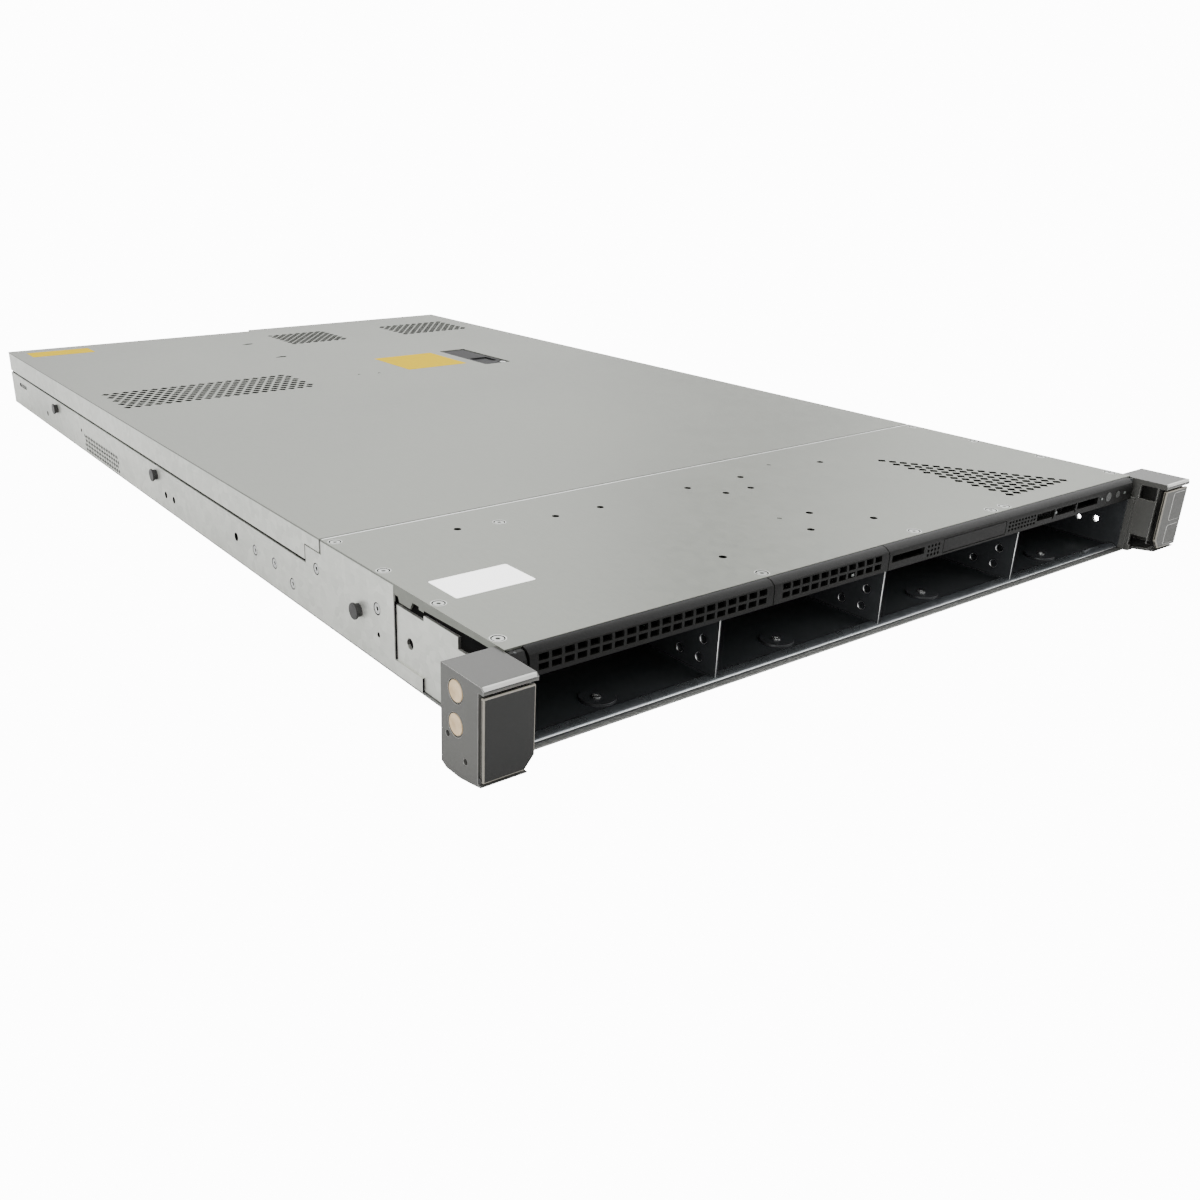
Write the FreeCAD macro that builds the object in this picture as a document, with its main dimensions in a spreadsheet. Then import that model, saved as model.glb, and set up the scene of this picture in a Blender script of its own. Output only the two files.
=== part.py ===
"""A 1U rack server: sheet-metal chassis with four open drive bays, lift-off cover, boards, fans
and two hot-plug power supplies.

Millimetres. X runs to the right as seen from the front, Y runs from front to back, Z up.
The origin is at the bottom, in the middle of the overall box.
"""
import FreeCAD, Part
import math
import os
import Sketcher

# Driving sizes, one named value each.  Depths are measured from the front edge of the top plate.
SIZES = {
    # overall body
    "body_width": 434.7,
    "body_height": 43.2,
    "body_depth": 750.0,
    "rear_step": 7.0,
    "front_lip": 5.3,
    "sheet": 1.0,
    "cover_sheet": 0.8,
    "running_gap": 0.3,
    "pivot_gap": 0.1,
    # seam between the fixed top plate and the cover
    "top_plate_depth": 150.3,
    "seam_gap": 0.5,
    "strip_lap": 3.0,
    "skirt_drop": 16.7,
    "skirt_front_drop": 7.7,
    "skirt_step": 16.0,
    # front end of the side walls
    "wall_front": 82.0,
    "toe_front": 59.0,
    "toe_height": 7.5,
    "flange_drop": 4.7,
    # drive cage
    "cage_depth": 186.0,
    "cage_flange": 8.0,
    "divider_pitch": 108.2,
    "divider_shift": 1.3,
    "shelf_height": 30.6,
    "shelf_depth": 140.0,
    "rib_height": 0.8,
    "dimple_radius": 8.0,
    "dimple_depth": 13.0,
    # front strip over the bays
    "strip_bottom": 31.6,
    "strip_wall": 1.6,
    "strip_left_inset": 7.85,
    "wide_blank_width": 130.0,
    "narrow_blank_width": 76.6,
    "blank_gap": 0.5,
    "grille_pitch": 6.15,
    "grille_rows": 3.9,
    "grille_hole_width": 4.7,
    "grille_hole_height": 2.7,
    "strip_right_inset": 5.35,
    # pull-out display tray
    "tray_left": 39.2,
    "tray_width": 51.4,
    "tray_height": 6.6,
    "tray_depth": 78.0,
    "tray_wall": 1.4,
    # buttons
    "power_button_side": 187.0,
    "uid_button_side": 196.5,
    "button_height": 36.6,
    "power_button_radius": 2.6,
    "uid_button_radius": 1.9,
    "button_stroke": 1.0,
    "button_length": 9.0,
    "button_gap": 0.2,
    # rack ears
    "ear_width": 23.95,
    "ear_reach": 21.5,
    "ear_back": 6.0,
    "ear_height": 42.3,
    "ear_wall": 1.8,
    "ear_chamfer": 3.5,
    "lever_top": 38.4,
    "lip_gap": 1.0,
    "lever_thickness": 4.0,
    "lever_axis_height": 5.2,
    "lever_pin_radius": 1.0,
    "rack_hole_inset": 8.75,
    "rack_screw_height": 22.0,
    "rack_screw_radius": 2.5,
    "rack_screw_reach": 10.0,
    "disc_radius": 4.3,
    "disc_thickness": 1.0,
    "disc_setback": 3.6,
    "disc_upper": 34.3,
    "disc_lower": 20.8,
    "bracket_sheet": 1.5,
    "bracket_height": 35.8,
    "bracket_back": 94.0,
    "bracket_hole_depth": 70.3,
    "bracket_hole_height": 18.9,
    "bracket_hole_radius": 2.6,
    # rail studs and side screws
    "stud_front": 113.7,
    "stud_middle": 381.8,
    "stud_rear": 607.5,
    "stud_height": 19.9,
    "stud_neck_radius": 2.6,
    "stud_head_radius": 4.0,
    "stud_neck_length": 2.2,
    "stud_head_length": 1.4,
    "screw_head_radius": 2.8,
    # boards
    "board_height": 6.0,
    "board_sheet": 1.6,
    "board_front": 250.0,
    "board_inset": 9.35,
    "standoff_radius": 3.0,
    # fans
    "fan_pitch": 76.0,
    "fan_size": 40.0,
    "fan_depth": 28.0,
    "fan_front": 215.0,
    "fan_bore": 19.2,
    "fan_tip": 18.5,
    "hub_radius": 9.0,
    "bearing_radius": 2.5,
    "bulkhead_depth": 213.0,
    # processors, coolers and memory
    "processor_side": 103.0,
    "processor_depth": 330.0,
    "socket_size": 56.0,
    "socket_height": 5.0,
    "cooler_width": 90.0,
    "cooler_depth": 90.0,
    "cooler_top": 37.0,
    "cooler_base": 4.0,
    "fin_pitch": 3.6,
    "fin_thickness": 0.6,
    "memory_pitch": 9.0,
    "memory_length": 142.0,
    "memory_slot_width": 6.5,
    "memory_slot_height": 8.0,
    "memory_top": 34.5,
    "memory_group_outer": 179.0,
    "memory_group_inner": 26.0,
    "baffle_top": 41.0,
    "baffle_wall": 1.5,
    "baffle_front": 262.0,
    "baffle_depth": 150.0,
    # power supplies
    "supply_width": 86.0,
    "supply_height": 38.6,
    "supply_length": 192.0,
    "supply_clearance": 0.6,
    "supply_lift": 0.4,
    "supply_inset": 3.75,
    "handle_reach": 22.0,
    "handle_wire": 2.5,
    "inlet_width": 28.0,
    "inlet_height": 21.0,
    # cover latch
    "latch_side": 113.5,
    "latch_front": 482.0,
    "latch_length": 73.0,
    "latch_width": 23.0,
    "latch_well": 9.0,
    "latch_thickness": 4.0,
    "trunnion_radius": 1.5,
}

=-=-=

# Written task
Go back to the listing above and please repeat it exactly.

# Response for this exercise
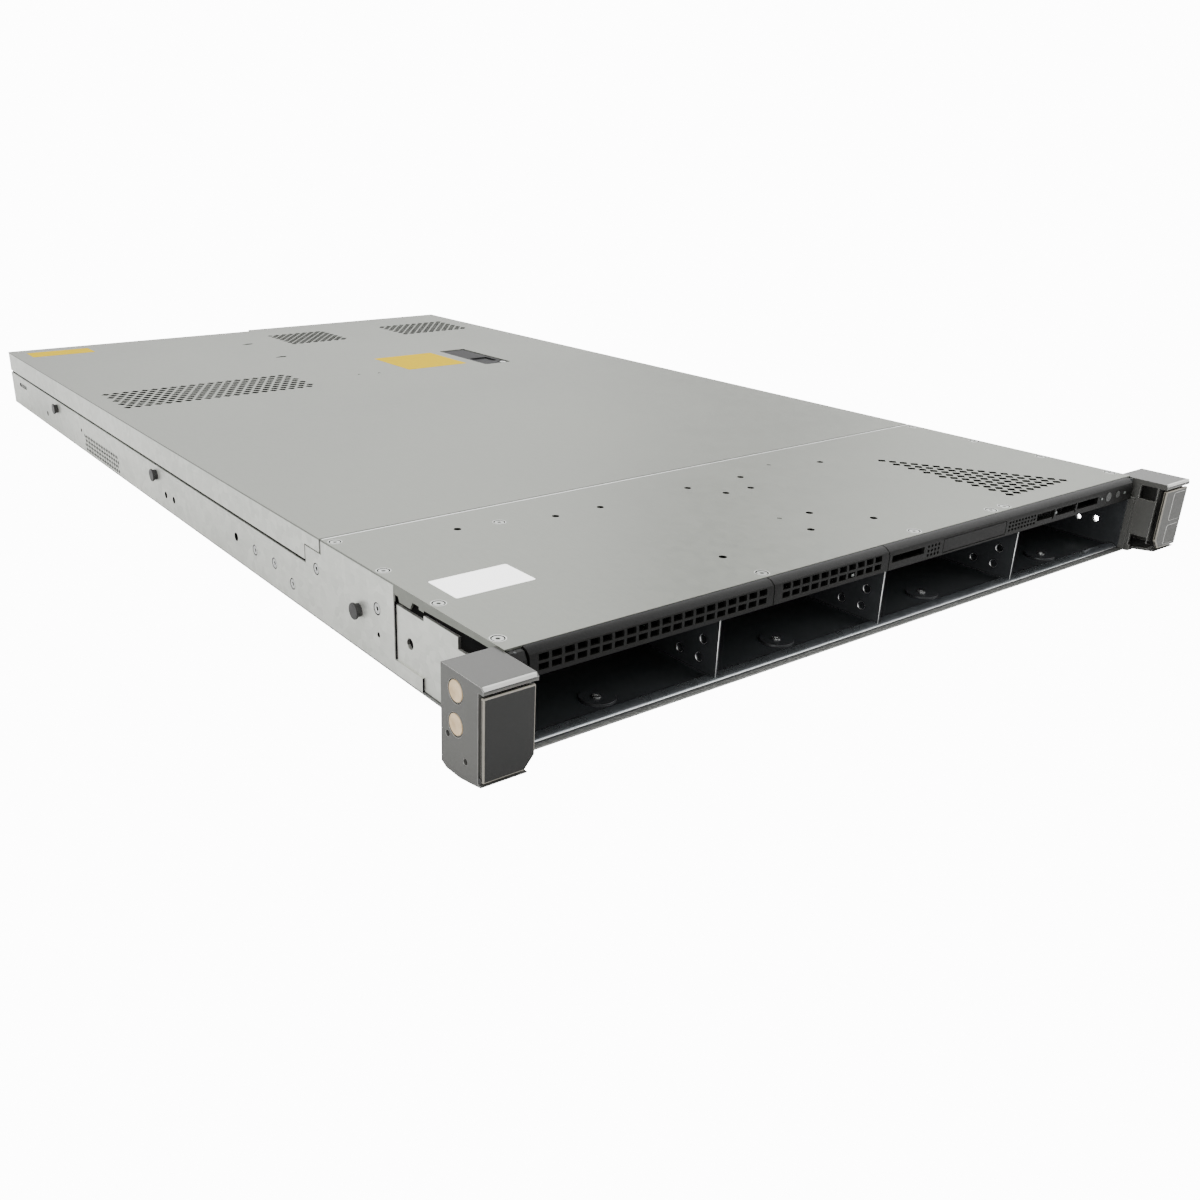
Write the FreeCAD macro that builds the object in this picture as a document, with its main dimensions in a spreadsheet. Then import that model, saved as model.glb, and set up the scene of this picture in a Blender script of its own. Output only the two files.
=== part.py ===
"""A 1U rack server: sheet-metal chassis with four open drive bays, lift-off cover, boards, fans
and two hot-plug power supplies.

Millimetres. X runs to the right as seen from the front, Y runs from front to back, Z up.
The origin is at the bottom, in the middle of the overall box.
"""
import FreeCAD, Part
import math
import os
import Sketcher

# Driving sizes, one named value each.  Depths are measured from the front edge of the top plate.
SIZES = {
    # overall body
    "body_width": 434.7,
    "body_height": 43.2,
    "body_depth": 750.0,
    "rear_step": 7.0,
    "front_lip": 5.3,
    "sheet": 1.0,
    "cover_sheet": 0.8,
    "running_gap": 0.3,
    "pivot_gap": 0.1,
    # seam between the fixed top plate and the cover
    "top_plate_depth": 150.3,
    "seam_gap": 0.5,
    "strip_lap": 3.0,
    "skirt_drop": 16.7,
    "skirt_front_drop": 7.7,
    "skirt_step": 16.0,
    # front end of the side walls
    "wall_front": 82.0,
    "toe_front": 59.0,
    "toe_height": 7.5,
    "flange_drop": 4.7,
    # drive cage
    "cage_depth": 186.0,
    "cage_flange": 8.0,
    "divider_pitch": 108.2,
    "divider_shift": 1.3,
    "shelf_height": 30.6,
    "shelf_depth": 140.0,
    "rib_height": 0.8,
    "dimple_radius": 8.0,
    "dimple_depth": 13.0,
    # front strip over the bays
    "strip_bottom": 31.6,
    "strip_wall": 1.6,
    "strip_left_inset": 7.85,
    "wide_blank_width": 130.0,
    "narrow_blank_width": 76.6,
    "blank_gap": 0.5,
    "grille_pitch": 6.15,
    "grille_rows": 3.9,
    "grille_hole_width": 4.7,
    "grille_hole_height": 2.7,
    "strip_right_inset": 5.35,
    # pull-out display tray
    "tray_left": 39.2,
    "tray_width": 51.4,
    "tray_height": 6.6,
    "tray_depth": 78.0,
    "tray_wall": 1.4,
    # buttons
    "power_button_side": 187.0,
    "uid_button_side": 196.5,
    "button_height": 36.6,
    "power_button_radius": 2.6,
    "uid_button_radius": 1.9,
    "button_stroke": 1.0,
    "button_length": 9.0,
    "button_gap": 0.2,
    # rack ears
    "ear_width": 23.95,
    "ear_reach": 21.5,
    "ear_back": 6.0,
    "ear_height": 42.3,
    "ear_wall": 1.8,
    "ear_chamfer": 3.5,
    "lever_top": 38.4,
    "lip_gap": 1.0,
    "lever_thickness": 4.0,
    "lever_axis_height": 5.2,
    "lever_pin_radius": 1.0,
    "rack_hole_inset": 8.75,
    "rack_screw_height": 22.0,
    "rack_screw_radius": 2.5,
    "rack_screw_reach": 10.0,
    "disc_radius": 4.3,
    "disc_thickness": 1.0,
    "disc_setback": 3.6,
    "disc_upper": 34.3,
    "disc_lower": 20.8,
    "bracket_sheet": 1.5,
    "bracket_height": 35.8,
    "bracket_back": 94.0,
    "bracket_hole_depth": 70.3,
    "bracket_hole_height": 18.9,
    "bracket_hole_radius": 2.6,
    # rail studs and side screws
    "stud_front": 113.7,
    "stud_middle": 381.8,
    "stud_rear": 607.5,
    "stud_height": 19.9,
    "stud_neck_radius": 2.6,
    "stud_head_radius": 4.0,
    "stud_neck_length": 2.2,
    "stud_head_length": 1.4,
    "screw_head_radius": 2.8,
    # boards
    "board_height": 6.0,
    "board_sheet": 1.6,
    "board_front": 250.0,
    "board_inset": 9.35,
    "standoff_radius": 3.0,
    # fans
    "fan_pitch": 76.0,
    "fan_size": 40.0,
    "fan_depth": 28.0,
    "fan_front": 215.0,
    "fan_bore": 19.2,
    "fan_tip": 18.5,
    "hub_radius": 9.0,
    "bearing_radius": 2.5,
    "bulkhead_depth": 213.0,
    # processors, coolers and memory
    "processor_side": 103.0,
    "processor_depth": 330.0,
    "socket_size": 56.0,
    "socket_height": 5.0,
    "cooler_width": 90.0,
    "cooler_depth": 90.0,
    "cooler_top": 37.0,
    "cooler_base": 4.0,
    "fin_pitch": 3.6,
    "fin_thickness": 0.6,
    "memory_pitch": 9.0,
    "memory_length": 142.0,
    "memory_slot_width": 6.5,
    "memory_slot_height": 8.0,
    "memory_top": 34.5,
    "memory_group_outer": 179.0,
    "memory_group_inner": 26.0,
    "baffle_top": 41.0,
    "baffle_wall": 1.5,
    "baffle_front": 262.0,
    "baffle_depth": 150.0,
    # power supplies
    "supply_width": 86.0,
    "supply_height": 38.6,
    "supply_length": 192.0,
    "supply_clearance": 0.6,
    "supply_lift": 0.4,
    "supply_inset": 3.75,
    "handle_reach": 22.0,
    "handle_wire": 2.5,
    "inlet_width": 28.0,
    "inlet_height": 21.0,
    # cover latch
    "latch_side": 113.5,
    "latch_front": 482.0,
    "latch_length": 73.0,
    "latch_width": 23.0,
    "latch_well": 9.0,
    "latch_thickness": 4.0,
    "trunnion_radius": 1.5,
}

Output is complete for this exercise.